**Goal**
Write out exactly the lines from the line with "for node, solids" through the line with "obj.matrix_world = world", including both, and nothing more.
>> Begin Stored records
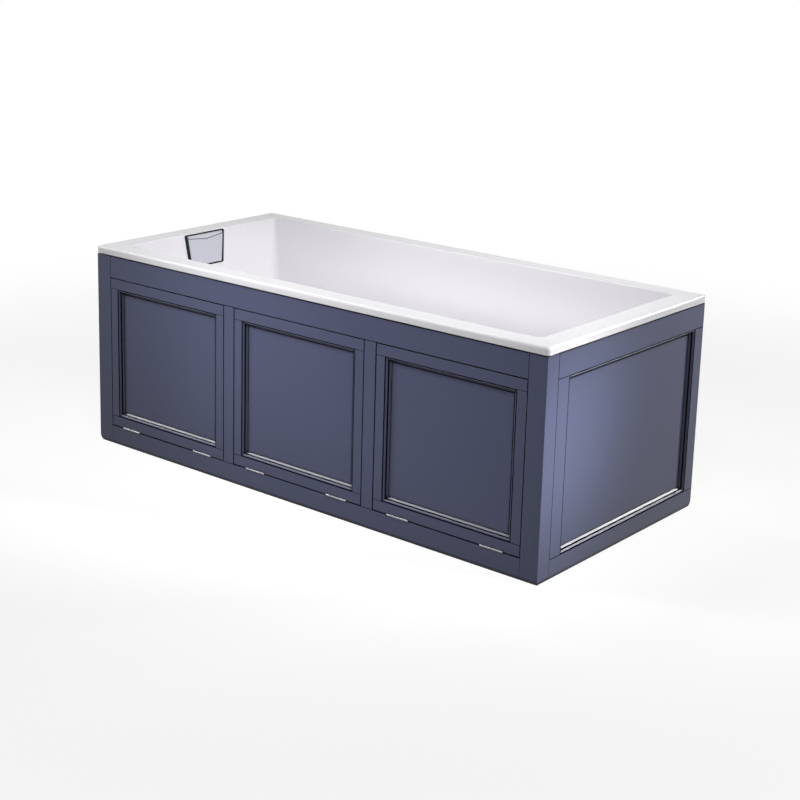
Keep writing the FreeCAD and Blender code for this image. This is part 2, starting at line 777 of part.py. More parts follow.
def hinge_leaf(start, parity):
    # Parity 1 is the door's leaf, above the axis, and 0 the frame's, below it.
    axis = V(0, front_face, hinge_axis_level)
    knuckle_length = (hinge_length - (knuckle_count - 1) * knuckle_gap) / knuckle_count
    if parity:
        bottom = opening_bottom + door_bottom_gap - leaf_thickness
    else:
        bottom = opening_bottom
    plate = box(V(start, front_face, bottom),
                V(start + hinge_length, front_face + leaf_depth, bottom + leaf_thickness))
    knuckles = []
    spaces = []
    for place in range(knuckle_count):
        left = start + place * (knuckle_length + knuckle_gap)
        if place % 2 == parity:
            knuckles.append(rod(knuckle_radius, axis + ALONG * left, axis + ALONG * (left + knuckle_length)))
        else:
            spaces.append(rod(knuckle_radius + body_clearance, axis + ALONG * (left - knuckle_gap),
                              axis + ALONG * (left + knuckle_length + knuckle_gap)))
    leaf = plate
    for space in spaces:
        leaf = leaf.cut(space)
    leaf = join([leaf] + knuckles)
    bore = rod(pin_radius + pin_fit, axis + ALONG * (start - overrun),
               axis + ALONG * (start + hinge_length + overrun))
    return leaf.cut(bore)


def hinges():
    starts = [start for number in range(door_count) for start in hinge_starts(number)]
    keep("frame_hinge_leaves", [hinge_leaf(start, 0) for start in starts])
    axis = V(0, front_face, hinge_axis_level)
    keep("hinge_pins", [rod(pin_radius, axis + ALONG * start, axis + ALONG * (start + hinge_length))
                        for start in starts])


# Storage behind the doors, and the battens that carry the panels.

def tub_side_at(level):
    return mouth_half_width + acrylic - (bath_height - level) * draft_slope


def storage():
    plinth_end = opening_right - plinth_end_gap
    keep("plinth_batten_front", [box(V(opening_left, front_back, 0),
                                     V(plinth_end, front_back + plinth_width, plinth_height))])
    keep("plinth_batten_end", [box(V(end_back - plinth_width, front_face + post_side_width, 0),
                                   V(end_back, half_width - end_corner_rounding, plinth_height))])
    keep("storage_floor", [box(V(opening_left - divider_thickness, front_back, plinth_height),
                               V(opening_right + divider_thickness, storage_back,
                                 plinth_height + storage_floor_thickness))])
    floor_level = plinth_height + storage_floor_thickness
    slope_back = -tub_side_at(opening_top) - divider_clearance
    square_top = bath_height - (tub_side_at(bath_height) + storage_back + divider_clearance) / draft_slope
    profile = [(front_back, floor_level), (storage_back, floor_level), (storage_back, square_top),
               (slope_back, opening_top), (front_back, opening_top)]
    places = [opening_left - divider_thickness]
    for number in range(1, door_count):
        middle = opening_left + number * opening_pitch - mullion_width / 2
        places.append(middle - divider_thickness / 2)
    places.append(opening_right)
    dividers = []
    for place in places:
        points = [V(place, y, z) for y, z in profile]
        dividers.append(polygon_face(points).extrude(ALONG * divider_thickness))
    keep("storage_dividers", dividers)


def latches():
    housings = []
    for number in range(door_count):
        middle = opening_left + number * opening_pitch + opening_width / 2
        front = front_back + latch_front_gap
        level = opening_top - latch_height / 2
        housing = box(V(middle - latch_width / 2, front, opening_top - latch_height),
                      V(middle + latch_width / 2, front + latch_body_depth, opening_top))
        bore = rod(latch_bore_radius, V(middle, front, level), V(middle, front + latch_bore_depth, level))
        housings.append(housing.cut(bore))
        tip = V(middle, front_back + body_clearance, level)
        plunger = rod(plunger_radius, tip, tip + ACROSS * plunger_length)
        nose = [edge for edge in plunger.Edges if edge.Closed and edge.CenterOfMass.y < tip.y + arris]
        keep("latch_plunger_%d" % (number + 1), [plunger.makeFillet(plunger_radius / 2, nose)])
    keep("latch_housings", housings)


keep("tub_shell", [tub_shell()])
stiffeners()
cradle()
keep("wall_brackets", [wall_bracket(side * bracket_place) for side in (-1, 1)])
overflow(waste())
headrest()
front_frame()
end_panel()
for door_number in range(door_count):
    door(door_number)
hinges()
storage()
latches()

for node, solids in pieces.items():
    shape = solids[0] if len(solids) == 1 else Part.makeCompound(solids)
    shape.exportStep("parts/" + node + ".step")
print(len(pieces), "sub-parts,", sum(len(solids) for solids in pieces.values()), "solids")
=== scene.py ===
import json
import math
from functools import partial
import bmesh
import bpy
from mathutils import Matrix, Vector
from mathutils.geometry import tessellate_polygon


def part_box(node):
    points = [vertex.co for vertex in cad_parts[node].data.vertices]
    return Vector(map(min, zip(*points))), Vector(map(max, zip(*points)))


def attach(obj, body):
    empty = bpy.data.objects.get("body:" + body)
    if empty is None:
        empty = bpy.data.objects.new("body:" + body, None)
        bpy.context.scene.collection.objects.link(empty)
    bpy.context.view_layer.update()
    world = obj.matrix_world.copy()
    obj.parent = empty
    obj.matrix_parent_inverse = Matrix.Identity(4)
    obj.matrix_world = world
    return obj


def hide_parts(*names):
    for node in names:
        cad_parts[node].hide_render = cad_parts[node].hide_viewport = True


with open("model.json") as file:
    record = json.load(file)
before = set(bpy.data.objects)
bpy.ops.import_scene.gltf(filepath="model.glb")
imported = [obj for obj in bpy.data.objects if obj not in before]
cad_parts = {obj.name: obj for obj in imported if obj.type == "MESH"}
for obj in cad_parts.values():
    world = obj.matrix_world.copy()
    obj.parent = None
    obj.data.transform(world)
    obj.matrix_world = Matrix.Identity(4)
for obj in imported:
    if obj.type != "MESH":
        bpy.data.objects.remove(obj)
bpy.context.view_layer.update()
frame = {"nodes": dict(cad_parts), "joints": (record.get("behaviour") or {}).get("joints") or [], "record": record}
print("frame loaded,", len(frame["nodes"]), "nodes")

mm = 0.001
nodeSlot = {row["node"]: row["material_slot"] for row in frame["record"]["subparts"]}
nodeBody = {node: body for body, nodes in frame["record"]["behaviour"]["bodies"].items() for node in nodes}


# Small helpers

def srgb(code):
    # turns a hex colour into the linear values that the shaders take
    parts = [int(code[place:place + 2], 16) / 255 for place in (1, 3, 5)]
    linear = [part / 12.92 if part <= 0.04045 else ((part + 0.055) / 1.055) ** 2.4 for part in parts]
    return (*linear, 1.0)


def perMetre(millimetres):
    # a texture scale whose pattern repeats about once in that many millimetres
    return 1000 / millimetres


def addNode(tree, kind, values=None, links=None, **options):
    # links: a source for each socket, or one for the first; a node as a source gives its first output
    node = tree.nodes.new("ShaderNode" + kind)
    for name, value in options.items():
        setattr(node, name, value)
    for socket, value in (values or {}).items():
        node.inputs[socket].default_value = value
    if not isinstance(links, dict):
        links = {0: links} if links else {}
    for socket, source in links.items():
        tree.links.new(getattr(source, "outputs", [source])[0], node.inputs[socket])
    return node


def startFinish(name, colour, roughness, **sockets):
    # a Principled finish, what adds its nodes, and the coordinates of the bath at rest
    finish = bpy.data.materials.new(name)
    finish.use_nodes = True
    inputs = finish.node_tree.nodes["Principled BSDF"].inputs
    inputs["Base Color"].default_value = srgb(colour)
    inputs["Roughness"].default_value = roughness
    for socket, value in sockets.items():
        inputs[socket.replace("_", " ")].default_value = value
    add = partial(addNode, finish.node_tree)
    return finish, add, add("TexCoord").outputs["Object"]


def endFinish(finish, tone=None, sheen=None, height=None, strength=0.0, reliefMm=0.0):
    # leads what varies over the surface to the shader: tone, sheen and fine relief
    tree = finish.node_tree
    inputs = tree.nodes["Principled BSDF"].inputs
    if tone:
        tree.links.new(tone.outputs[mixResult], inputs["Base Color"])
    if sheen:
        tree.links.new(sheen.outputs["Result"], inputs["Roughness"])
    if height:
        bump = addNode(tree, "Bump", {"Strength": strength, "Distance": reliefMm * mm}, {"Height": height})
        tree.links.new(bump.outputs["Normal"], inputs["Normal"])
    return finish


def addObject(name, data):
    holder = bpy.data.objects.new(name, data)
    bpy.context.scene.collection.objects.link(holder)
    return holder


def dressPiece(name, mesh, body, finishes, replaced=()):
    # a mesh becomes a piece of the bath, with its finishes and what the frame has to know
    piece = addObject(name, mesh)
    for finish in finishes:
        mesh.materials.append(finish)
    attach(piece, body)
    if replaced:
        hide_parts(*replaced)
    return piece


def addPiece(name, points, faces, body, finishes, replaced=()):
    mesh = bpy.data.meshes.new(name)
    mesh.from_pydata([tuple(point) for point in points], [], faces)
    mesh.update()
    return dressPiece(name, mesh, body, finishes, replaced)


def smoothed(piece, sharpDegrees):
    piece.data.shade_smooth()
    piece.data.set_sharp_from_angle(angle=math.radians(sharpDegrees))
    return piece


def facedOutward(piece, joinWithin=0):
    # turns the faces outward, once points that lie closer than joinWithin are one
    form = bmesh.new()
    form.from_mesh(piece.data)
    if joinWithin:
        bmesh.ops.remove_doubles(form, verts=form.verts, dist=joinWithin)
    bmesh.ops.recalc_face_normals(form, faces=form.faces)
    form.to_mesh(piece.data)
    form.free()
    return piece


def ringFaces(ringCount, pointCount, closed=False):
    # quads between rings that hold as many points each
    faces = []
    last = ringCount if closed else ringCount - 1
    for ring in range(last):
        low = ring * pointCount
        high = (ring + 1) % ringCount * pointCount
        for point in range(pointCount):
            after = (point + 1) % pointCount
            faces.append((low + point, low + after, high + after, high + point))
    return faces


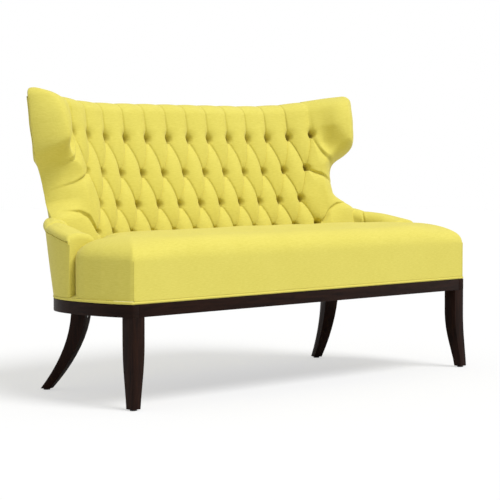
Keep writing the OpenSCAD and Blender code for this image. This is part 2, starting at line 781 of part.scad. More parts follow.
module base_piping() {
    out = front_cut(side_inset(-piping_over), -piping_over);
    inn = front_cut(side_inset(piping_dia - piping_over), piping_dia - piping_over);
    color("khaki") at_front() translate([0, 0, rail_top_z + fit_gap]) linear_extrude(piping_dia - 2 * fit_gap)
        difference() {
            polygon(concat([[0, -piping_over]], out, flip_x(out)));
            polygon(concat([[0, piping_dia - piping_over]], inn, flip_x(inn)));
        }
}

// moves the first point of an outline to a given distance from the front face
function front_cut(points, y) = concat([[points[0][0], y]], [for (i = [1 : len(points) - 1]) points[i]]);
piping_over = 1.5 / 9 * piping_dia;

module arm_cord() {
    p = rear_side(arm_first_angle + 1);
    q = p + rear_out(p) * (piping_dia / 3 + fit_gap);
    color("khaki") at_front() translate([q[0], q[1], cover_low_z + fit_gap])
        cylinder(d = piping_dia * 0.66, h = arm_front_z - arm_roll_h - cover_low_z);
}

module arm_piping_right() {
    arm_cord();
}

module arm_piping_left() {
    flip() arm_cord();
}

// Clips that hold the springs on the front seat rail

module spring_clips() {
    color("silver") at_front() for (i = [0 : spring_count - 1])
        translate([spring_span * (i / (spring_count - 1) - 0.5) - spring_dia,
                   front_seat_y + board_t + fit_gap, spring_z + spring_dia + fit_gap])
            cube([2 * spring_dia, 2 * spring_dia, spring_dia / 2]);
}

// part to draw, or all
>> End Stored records
**Full solution**
for node, solids in pieces.items():
    shape = solids[0] if len(solids) == 1 else Part.makeCompound(solids)
    shape.exportStep("parts/" + node + ".step")
print(len(pieces), "sub-parts,", sum(len(solids) for solids in pieces.values()), "solids")
=== scene.py ===
import json
import math
from functools import partial
import bmesh
import bpy
from mathutils import Matrix, Vector
from mathutils.geometry import tessellate_polygon


def part_box(node):
    points = [vertex.co for vertex in cad_parts[node].data.vertices]
    return Vector(map(min, zip(*points))), Vector(map(max, zip(*points)))


def attach(obj, body):
    empty = bpy.data.objects.get("body:" + body)
    if empty is None:
        empty = bpy.data.objects.new("body:" + body, None)
        bpy.context.scene.collection.objects.link(empty)
    bpy.context.view_layer.update()
    world = obj.matrix_world.copy()
    obj.parent = empty
    obj.matrix_parent_inverse = Matrix.Identity(4)
    obj.matrix_world = world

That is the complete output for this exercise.